SOURCE MATERIAL ->

## start

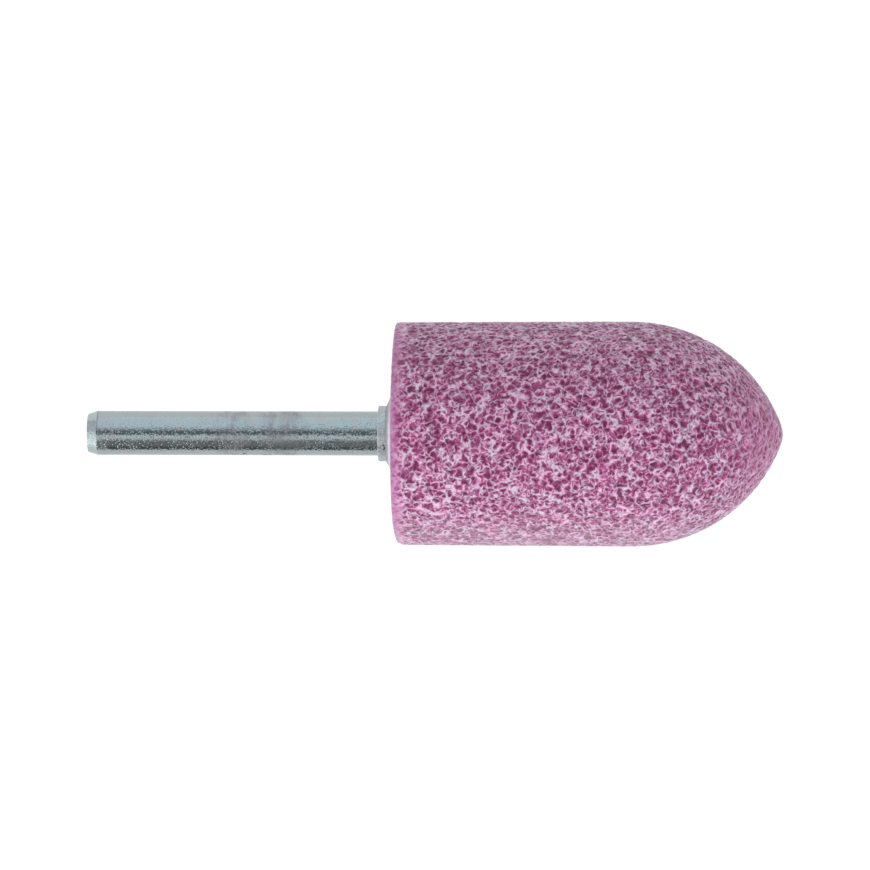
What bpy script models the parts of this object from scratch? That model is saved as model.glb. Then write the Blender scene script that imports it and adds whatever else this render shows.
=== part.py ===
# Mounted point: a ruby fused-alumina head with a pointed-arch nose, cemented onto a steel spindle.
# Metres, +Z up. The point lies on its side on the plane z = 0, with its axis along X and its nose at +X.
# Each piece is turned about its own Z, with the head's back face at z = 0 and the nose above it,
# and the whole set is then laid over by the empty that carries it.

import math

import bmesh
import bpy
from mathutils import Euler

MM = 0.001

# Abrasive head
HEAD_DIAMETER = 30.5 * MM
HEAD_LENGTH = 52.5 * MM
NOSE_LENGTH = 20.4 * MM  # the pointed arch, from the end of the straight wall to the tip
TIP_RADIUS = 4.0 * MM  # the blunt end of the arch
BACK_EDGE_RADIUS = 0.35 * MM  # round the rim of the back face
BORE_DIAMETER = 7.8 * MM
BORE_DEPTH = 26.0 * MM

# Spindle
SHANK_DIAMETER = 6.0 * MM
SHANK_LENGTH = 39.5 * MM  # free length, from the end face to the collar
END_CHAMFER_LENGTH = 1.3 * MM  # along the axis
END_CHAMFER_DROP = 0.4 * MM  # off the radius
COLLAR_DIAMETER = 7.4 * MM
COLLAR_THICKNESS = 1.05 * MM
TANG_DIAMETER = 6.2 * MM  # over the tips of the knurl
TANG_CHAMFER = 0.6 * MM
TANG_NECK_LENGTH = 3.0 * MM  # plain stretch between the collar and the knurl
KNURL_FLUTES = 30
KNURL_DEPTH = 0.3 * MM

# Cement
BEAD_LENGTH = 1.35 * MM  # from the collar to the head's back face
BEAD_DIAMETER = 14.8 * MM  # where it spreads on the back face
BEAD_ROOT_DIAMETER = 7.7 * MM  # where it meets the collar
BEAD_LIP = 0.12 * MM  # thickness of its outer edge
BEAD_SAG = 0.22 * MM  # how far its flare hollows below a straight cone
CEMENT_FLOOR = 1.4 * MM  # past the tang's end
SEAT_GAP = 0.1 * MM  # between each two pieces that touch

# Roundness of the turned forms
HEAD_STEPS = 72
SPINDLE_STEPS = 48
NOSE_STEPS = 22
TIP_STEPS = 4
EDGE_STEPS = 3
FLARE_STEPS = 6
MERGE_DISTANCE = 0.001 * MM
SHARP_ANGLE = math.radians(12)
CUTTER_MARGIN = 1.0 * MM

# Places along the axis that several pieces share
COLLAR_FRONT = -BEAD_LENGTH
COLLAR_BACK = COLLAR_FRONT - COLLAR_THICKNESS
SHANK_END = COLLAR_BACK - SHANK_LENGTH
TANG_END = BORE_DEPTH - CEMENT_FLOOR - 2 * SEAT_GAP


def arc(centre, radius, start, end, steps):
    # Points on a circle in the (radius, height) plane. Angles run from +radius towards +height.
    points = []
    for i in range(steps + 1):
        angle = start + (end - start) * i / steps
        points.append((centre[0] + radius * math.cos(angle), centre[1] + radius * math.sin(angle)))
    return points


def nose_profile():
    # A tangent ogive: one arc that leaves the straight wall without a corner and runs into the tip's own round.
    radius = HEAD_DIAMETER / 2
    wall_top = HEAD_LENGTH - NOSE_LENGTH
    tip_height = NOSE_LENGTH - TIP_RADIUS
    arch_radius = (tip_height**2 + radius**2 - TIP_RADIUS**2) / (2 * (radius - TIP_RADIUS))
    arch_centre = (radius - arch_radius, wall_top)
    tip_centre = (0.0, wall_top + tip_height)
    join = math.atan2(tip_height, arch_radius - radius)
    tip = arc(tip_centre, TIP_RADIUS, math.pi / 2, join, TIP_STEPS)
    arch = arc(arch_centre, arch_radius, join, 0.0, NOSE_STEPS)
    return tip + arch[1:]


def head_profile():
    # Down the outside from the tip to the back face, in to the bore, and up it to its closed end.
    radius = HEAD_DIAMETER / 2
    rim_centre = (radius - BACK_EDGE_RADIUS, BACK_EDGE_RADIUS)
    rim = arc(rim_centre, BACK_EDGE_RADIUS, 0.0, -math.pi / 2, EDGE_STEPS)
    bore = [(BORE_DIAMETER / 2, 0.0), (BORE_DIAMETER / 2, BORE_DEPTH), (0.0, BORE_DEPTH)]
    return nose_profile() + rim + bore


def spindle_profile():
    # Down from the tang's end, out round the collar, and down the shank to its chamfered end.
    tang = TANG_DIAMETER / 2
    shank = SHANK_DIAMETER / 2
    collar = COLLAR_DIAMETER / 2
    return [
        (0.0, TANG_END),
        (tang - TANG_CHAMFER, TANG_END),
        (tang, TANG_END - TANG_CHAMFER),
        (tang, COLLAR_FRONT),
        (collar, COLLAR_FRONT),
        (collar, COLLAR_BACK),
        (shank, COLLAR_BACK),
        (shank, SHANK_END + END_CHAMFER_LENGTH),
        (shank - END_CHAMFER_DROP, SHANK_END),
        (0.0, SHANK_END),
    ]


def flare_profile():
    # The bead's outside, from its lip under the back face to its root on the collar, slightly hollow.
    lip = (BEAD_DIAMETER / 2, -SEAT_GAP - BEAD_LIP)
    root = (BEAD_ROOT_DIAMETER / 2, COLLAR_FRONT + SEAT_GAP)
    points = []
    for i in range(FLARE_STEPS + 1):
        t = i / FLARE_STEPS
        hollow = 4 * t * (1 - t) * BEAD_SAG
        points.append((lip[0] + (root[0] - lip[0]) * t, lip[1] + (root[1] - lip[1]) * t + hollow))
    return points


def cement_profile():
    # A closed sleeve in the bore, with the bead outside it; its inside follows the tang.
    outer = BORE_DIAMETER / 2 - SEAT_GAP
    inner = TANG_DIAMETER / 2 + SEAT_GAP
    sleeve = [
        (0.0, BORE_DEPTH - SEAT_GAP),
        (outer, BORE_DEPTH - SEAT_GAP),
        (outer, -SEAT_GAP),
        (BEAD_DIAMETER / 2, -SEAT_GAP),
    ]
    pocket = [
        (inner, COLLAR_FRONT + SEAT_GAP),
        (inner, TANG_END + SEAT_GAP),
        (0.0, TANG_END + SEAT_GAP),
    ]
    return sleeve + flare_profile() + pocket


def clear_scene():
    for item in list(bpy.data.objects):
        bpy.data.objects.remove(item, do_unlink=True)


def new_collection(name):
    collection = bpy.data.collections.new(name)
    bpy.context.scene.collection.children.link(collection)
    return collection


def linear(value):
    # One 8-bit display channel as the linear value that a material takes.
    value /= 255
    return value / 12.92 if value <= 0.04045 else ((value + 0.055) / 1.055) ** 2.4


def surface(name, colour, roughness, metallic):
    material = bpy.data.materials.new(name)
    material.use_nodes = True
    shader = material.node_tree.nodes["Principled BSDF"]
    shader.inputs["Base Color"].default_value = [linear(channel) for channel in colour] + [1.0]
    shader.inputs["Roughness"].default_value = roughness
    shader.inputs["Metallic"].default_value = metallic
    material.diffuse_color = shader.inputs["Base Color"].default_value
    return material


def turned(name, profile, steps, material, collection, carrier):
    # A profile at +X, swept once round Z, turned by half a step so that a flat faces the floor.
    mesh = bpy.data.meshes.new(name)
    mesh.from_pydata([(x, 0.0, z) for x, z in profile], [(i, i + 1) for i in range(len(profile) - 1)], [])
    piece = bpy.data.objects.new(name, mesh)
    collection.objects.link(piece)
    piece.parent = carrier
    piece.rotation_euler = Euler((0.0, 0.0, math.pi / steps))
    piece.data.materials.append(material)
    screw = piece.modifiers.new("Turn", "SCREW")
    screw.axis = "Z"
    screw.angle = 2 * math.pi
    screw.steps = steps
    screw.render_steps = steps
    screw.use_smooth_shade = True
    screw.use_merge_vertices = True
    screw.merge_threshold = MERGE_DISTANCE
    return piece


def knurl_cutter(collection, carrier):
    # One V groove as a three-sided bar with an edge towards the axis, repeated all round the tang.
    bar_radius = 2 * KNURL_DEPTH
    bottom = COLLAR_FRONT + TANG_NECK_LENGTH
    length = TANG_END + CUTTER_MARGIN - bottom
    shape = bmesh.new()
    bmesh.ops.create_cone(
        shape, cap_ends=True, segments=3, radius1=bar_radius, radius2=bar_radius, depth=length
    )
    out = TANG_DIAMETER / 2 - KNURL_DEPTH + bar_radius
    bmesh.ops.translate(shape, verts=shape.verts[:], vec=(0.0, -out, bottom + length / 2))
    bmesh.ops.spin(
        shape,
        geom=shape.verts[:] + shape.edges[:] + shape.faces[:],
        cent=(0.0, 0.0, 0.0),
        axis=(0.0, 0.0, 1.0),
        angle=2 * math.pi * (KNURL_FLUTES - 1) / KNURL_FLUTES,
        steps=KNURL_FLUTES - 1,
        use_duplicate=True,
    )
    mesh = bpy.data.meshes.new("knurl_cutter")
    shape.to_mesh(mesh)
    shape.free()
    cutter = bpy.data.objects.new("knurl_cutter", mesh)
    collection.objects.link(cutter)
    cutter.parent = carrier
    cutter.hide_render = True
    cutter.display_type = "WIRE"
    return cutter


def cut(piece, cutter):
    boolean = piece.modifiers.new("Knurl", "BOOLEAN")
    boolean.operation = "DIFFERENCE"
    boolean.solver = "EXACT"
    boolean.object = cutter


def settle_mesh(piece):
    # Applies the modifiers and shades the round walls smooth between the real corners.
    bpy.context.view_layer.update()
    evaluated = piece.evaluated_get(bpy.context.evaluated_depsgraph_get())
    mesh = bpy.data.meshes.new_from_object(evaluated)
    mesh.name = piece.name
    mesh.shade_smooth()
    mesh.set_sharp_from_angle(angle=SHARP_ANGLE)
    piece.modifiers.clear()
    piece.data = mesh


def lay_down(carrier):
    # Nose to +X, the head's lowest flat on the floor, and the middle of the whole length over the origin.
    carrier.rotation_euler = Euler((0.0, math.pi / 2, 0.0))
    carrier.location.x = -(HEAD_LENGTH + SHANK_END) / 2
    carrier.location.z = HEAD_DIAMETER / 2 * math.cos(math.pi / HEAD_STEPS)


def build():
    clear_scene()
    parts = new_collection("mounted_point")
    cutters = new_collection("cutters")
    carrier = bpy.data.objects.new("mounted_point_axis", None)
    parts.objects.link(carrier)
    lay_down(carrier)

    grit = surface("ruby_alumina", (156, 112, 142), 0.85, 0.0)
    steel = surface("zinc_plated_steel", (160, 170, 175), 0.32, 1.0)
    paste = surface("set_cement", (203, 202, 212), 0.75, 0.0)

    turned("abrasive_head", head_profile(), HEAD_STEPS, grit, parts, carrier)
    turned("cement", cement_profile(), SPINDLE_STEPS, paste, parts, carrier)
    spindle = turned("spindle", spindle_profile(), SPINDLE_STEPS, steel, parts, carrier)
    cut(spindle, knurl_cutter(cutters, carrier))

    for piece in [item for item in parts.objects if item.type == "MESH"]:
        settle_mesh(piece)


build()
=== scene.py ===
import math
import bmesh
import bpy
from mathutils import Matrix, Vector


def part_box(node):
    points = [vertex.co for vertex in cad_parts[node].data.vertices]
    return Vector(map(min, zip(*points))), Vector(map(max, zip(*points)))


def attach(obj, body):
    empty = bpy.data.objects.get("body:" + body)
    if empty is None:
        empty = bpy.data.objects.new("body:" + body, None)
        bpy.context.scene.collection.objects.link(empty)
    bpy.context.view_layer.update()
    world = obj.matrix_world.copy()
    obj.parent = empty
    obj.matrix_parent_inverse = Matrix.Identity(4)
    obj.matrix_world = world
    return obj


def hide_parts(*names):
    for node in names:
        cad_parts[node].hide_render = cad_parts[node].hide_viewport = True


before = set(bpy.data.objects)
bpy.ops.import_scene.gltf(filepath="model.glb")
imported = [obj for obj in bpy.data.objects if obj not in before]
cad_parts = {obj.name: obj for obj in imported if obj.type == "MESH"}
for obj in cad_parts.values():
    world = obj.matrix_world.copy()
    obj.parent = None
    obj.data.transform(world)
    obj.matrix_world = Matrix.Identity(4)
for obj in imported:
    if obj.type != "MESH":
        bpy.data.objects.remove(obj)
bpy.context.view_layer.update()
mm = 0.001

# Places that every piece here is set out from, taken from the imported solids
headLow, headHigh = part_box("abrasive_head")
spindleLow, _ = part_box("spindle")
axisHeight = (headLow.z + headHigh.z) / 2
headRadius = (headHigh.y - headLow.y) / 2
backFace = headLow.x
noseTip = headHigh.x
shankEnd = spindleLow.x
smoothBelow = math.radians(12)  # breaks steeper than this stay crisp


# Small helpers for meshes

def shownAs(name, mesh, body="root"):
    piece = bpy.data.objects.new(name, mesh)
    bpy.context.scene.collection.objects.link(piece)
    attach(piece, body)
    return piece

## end

WHAT NEEDS TO BE DONE ->
Quote the data above from the line containing "142), 0.85, 0.0)" to the line containing "# Small helpers for meshes", inclusive, and stop.

WORKED ANSWER ->
    grit = surface("ruby_alumina", (156, 112, 142), 0.85, 0.0)
    steel = surface("zinc_plated_steel", (160, 170, 175), 0.32, 1.0)
    paste = surface("set_cement", (203, 202, 212), 0.75, 0.0)

    turned("abrasive_head", head_profile(), HEAD_STEPS, grit, parts, carrier)
    turned("cement", cement_profile(), SPINDLE_STEPS, paste, parts, carrier)
    spindle = turned("spindle", spindle_profile(), SPINDLE_STEPS, steel, parts, carrier)
    cut(spindle, knurl_cutter(cutters, carrier))

    for piece in [item for item in parts.objects if item.type == "MESH"]:
        settle_mesh(piece)


build()
=== scene.py ===
import math
import bmesh
import bpy
from mathutils import Matrix, Vector


def part_box(node):
    points = [vertex.co for vertex in cad_parts[node].data.vertices]
    return Vector(map(min, zip(*points))), Vector(map(max, zip(*points)))


def attach(obj, body):
    empty = bpy.data.objects.get("body:" + body)
    if empty is None:
        empty = bpy.data.objects.new("body:" + body, None)
        bpy.context.scene.collection.objects.link(empty)
    bpy.context.view_layer.update()
    world = obj.matrix_world.copy()
    obj.parent = empty
    obj.matrix_parent_inverse = Matrix.Identity(4)
    obj.matrix_world = world
    return obj


def hide_parts(*names):
    for node in names:
        cad_parts[node].hide_render = cad_parts[node].hide_viewport = True


before = set(bpy.data.objects)
bpy.ops.import_scene.gltf(filepath="model.glb")
imported = [obj for obj in bpy.data.objects if obj not in before]
cad_parts = {obj.name: obj for obj in imported if obj.type == "MESH"}
for obj in cad_parts.values():
    world = obj.matrix_world.copy()
    obj.parent = None
    obj.data.transform(world)
    obj.matrix_world = Matrix.Identity(4)
for obj in imported:
    if obj.type != "MESH":
        bpy.data.objects.remove(obj)
bpy.context.view_layer.update()
mm = 0.001

# Places that every piece here is set out from, taken from the imported solids
headLow, headHigh = part_box("abrasive_head")
spindleLow, _ = part_box("spindle")
axisHeight = (headLow.z + headHigh.z) / 2
headRadius = (headHigh.y - headLow.y) / 2
backFace = headLow.x
noseTip = headHigh.x
shankEnd = spindleLow.x
smoothBelow = math.radians(12)  # breaks steeper than this stay crisp


# Small helpers for meshes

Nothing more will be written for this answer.